The listing below should be written out exactly; please include all of it.
* Start Data provided *
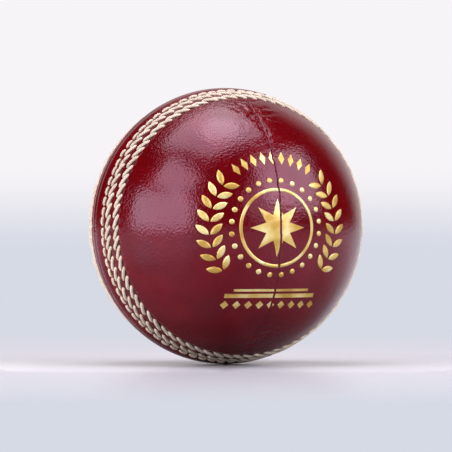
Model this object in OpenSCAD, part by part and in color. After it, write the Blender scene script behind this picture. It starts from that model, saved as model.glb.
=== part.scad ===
// Four-piece cricket ball: wound cork core, leather quarters, six stitched rows, foil stamps.
// Millimetres. The origin is the middle of the ball and +Z is up.
// The join between the two half covers stands upright in the XZ plane, so the front half faces -Y.

/* [Ball] */
// diameter over the smooth leather, away from the stitched band
ball_d = 72; // [70:0.2:73]
// thickness of the cover leather
leather_t = 3.5; // [3:0.1:4]
// gap between the two half covers at the join
join_gap = 0.1; // [0.05:0.05:0.3]

/* [Stitched band] */
// thickness of the seam thread
thread_d = 1.1; // [0.9:0.05:1.15]
// stitches in each outer row and each middle row
strap_stitches = 78; // [72:1:80]
// stitches in each closing row
closing_stitches = 82; // [74:1:84]
// length of an outer or middle stitch between its rounded ends
strap_stitch_len = 2.7; // [2.3:0.1:2.9]
// slant of the outer and middle stitches to their row, in degrees
strap_slant = 32; // [28:1:36]
// length of a closing stitch between its rounded ends
closing_stitch_len = 1.25; // [0.9:0.05:1.4]
// distance along the leather from the join to the outer row
outer_row_at = 10.7; // [10.3:0.1:11.6]
// distance along the leather from the join to the middle row
middle_row_at = 6.7; // [6.5:0.1:7]
// distance along the leather from the join to the closing row
closing_row_at = 4; // [3.8:0.1:4.2]
// height of the outer and middle stitches above the smooth leather
strap_rise = 0.45; // [0.3:0.05:0.7]
// height of the closing stitches above the smooth leather
closing_rise = 0.2; // [0.1:0.05:0.4]
// height of the padded leather beside the join above the smooth leather
join_welt_rise = 0.6; // [0.5:0.05:0.9]
// height of the leather roll between the outer and middle rows
row_welt_rise = 0.2; // [0.1:0.05:0.4]
// free space round a stitch in its channel and between neighbours
stitch_gap = 0.06; // [0.04:0.01:0.1]

/* [Quarter seams] */
// how far the front quarter seam passes from the middle of its face
front_seam_x = 2.8; // [0:0.2:3.6]
// gap between the two quarters of a half cover
quarter_gap = 0.1; // [0.05:0.05:0.3]
// depth of the groove that shows where the quarters meet
quarter_groove = 0.3; // [0.2:0.05:0.5]
// width of the leather patch behind a quarter seam
patch_w = 14; // [10:0.5:18]
// thickness of the leather patch behind a quarter seam
patch_t = 0.8; // [0.6:0.1:1]
// how far the patch reaches from the middle of the face, in degrees
patch_reach = 64; // [50:1:66]
// thickness of the hidden thread of a quarter seam
hidden_thread_d = 0.6; // [0.4:0.05:0.7]
// length of a hidden stitch between its rounded ends
hidden_stitch_len = 3.4; // [2.6:0.1:4]
// stitches in each quarter seam
hidden_stitches = 25; // [19:2:31]
// free space round the patch and the hidden thread in their pockets
patch_fit = 0.1; // [0.05:0.05:0.2]

/* [Core] */
// edge of the cork cube at the middle
nucleus_w = 20; // [16:0.5:21]
// diameter across the rounded corners of the cork cube
nucleus_d = 28; // [24:0.5:29]
// diameter of the first yarn winding
first_winding_d = 33; // [31:0.5:36]
// thickness of a layer of cork strips
cork_t = 1.4; // [1:0.1:1.8]
// cork strips in each layer
cork_strips = 6; // [5:1:8]
// gap between neighbouring cork strips
cork_gap = 0.5; // [0.3:0.1:0.8]
// how near the cork strips come to their pole, in degrees
cork_pole = 12; // [8:1:16]
// free space between one layer of the core and the next
layer_gap = 0.05; // [0.03:0.01:0.08]

/* [Foil] */
// thickness of the gold foil on the leather
foil_t = 0.12; // [0.08:0.02:0.2]
// how far the front stamp lies from the middle of its face
front_stamp_x = 2; // [-3:0.5:3]
// width of the front stamp
front_stamp_w = 42; // [34:1:44]
// width of the rear stamp
rear_stamp_w = 35; // [28:1:40]

/* [Hidden] */
$fn = 72;

leather_red = [0.5, 0.04, 0.05];
flesh_tan = [0.72, 0.5, 0.36];
thread_cream = [0.88, 0.8, 0.66];
yarn_wool = [0.82, 0.78, 0.7];
cork_brown = [0.7, 0.52, 0.34];
foil_gold = [0.86, 0.7, 0.32];

ball_r = ball_d / 2;
flesh_r = ball_r - leather_t;
core_r = flesh_r - layer_gap;
big = 2 * ball_d;                       // larger than anything that it cuts
mm_turn = 180 / (PI * ball_r);          // degrees of the face in a millimetre of leather

// row angles, measured from the join towards the middle of a face
outer_at = outer_row_at * mm_turn;
middle_at = middle_row_at * mm_turn;
closing_at = closing_row_at * mm_turn;

// stitches lie on the leather, each turned at least enough to pass its neighbour
strap_line_r = ball_r + strap_rise - thread_d / 2;
closing_line_r = ball_r + closing_rise - thread_d / 2;
outer_pitch = 2 * PI * strap_line_r * cos(outer_at) / strap_stitches;
middle_pitch = 2 * PI * strap_line_r * cos(middle_at) / strap_stitches;
outer_slant = max(strap_slant, asin((thread_d + stitch_gap) / outer_pitch));
middle_slant = max(strap_slant, asin((thread_d + stitch_gap) / middle_pitch));
closing_slant = 6;

// channels that the rows lie in
strap_half_w = (strap_stitch_len * sin(outer_slant) + thread_d) / 2 + stitch_gap;
closing_half_w = (closing_stitch_len * sin(closing_slant) + thread_d) / 2 + stitch_gap;
strap_floor_r = strap_line_r - thread_d / 2 - stitch_gap;
closing_floor_r = closing_line_r - thread_d / 2 - stitch_gap;
welt_start = closing_at - closing_half_w * mm_turn;
welt_back = -0.25 * welt_start;         // the roll beside the join starts past it, which leaves a valley
row_welt_in = middle_at + strap_half_w * mm_turn;
row_welt_out = outer_at - strap_half_w * mm_turn;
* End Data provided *
• _Answer for this exercise_
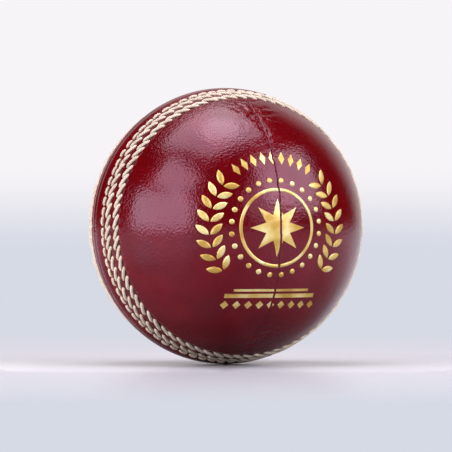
Model this object in OpenSCAD, part by part and in color. After it, write the Blender scene script behind this picture. It starts from that model, saved as model.glb.
=== part.scad ===
// Four-piece cricket ball: wound cork core, leather quarters, six stitched rows, foil stamps.
// Millimetres. The origin is the middle of the ball and +Z is up.
// The join between the two half covers stands upright in the XZ plane, so the front half faces -Y.

/* [Ball] */
// diameter over the smooth leather, away from the stitched band
ball_d = 72; // [70:0.2:73]
// thickness of the cover leather
leather_t = 3.5; // [3:0.1:4]
// gap between the two half covers at the join
join_gap = 0.1; // [0.05:0.05:0.3]

/* [Stitched band] */
// thickness of the seam thread
thread_d = 1.1; // [0.9:0.05:1.15]
// stitches in each outer row and each middle row
strap_stitches = 78; // [72:1:80]
// stitches in each closing row
closing_stitches = 82; // [74:1:84]
// length of an outer or middle stitch between its rounded ends
strap_stitch_len = 2.7; // [2.3:0.1:2.9]
// slant of the outer and middle stitches to their row, in degrees
strap_slant = 32; // [28:1:36]
// length of a closing stitch between its rounded ends
closing_stitch_len = 1.25; // [0.9:0.05:1.4]
// distance along the leather from the join to the outer row
outer_row_at = 10.7; // [10.3:0.1:11.6]
// distance along the leather from the join to the middle row
middle_row_at = 6.7; // [6.5:0.1:7]
// distance along the leather from the join to the closing row
closing_row_at = 4; // [3.8:0.1:4.2]
// height of the outer and middle stitches above the smooth leather
strap_rise = 0.45; // [0.3:0.05:0.7]
// height of the closing stitches above the smooth leather
closing_rise = 0.2; // [0.1:0.05:0.4]
// height of the padded leather beside the join above the smooth leather
join_welt_rise = 0.6; // [0.5:0.05:0.9]
// height of the leather roll between the outer and middle rows
row_welt_rise = 0.2; // [0.1:0.05:0.4]
// free space round a stitch in its channel and between neighbours
stitch_gap = 0.06; // [0.04:0.01:0.1]

/* [Quarter seams] */
// how far the front quarter seam passes from the middle of its face
front_seam_x = 2.8; // [0:0.2:3.6]
// gap between the two quarters of a half cover
quarter_gap = 0.1; // [0.05:0.05:0.3]
// depth of the groove that shows where the quarters meet
quarter_groove = 0.3; // [0.2:0.05:0.5]
// width of the leather patch behind a quarter seam
patch_w = 14; // [10:0.5:18]
// thickness of the leather patch behind a quarter seam
patch_t = 0.8; // [0.6:0.1:1]
// how far the patch reaches from the middle of the face, in degrees
patch_reach = 64; // [50:1:66]
// thickness of the hidden thread of a quarter seam
hidden_thread_d = 0.6; // [0.4:0.05:0.7]
// length of a hidden stitch between its rounded ends
hidden_stitch_len = 3.4; // [2.6:0.1:4]
// stitches in each quarter seam
hidden_stitches = 25; // [19:2:31]
// free space round the patch and the hidden thread in their pockets
patch_fit = 0.1; // [0.05:0.05:0.2]

/* [Core] */
// edge of the cork cube at the middle
nucleus_w = 20; // [16:0.5:21]
// diameter across the rounded corners of the cork cube
nucleus_d = 28; // [24:0.5:29]
// diameter of the first yarn winding
first_winding_d = 33; // [31:0.5:36]
// thickness of a layer of cork strips
cork_t = 1.4; // [1:0.1:1.8]
// cork strips in each layer
cork_strips = 6; // [5:1:8]
// gap between neighbouring cork strips
cork_gap = 0.5; // [0.3:0.1:0.8]
// how near the cork strips come to their pole, in degrees
cork_pole = 12; // [8:1:16]
// free space between one layer of the core and the next
layer_gap = 0.05; // [0.03:0.01:0.08]

/* [Foil] */
// thickness of the gold foil on the leather
foil_t = 0.12; // [0.08:0.02:0.2]
// how far the front stamp lies from the middle of its face
front_stamp_x = 2; // [-3:0.5:3]
// width of the front stamp
front_stamp_w = 42; // [34:1:44]
// width of the rear stamp
rear_stamp_w = 35; // [28:1:40]

/* [Hidden] */
$fn = 72;

leather_red = [0.5, 0.04, 0.05];
flesh_tan = [0.72, 0.5, 0.36];
thread_cream = [0.88, 0.8, 0.66];
yarn_wool = [0.82, 0.78, 0.7];
cork_brown = [0.7, 0.52, 0.34];
foil_gold = [0.86, 0.7, 0.32];

ball_r = ball_d / 2;
flesh_r = ball_r - leather_t;
core_r = flesh_r - layer_gap;
big = 2 * ball_d;                       // larger than anything that it cuts
mm_turn = 180 / (PI * ball_r);          // degrees of the face in a millimetre of leather

// row angles, measured from the join towards the middle of a face
outer_at = outer_row_at * mm_turn;
middle_at = middle_row_at * mm_turn;
closing_at = closing_row_at * mm_turn;

// stitches lie on the leather, each turned at least enough to pass its neighbour
strap_line_r = ball_r + strap_rise - thread_d / 2;
closing_line_r = ball_r + closing_rise - thread_d / 2;
outer_pitch = 2 * PI * strap_line_r * cos(outer_at) / strap_stitches;
middle_pitch = 2 * PI * strap_line_r * cos(middle_at) / strap_stitches;
outer_slant = max(strap_slant, asin((thread_d + stitch_gap) / outer_pitch));
middle_slant = max(strap_slant, asin((thread_d + stitch_gap) / middle_pitch));
closing_slant = 6;

// channels that the rows lie in
strap_half_w = (strap_stitch_len * sin(outer_slant) + thread_d) / 2 + stitch_gap;
closing_half_w = (closing_stitch_len * sin(closing_slant) + thread_d) / 2 + stitch_gap;
strap_floor_r = strap_line_r - thread_d / 2 - stitch_gap;
closing_floor_r = closing_line_r - thread_d / 2 - stitch_gap;
welt_start = closing_at - closing_half_w * mm_turn;
welt_back = -0.25 * welt_start;         // the roll beside the join starts past it, which leaves a valley
row_welt_in = middle_at + strap_half_w * mm_turn;
row_welt_out = outer_at - strap_half_w * mm_turn;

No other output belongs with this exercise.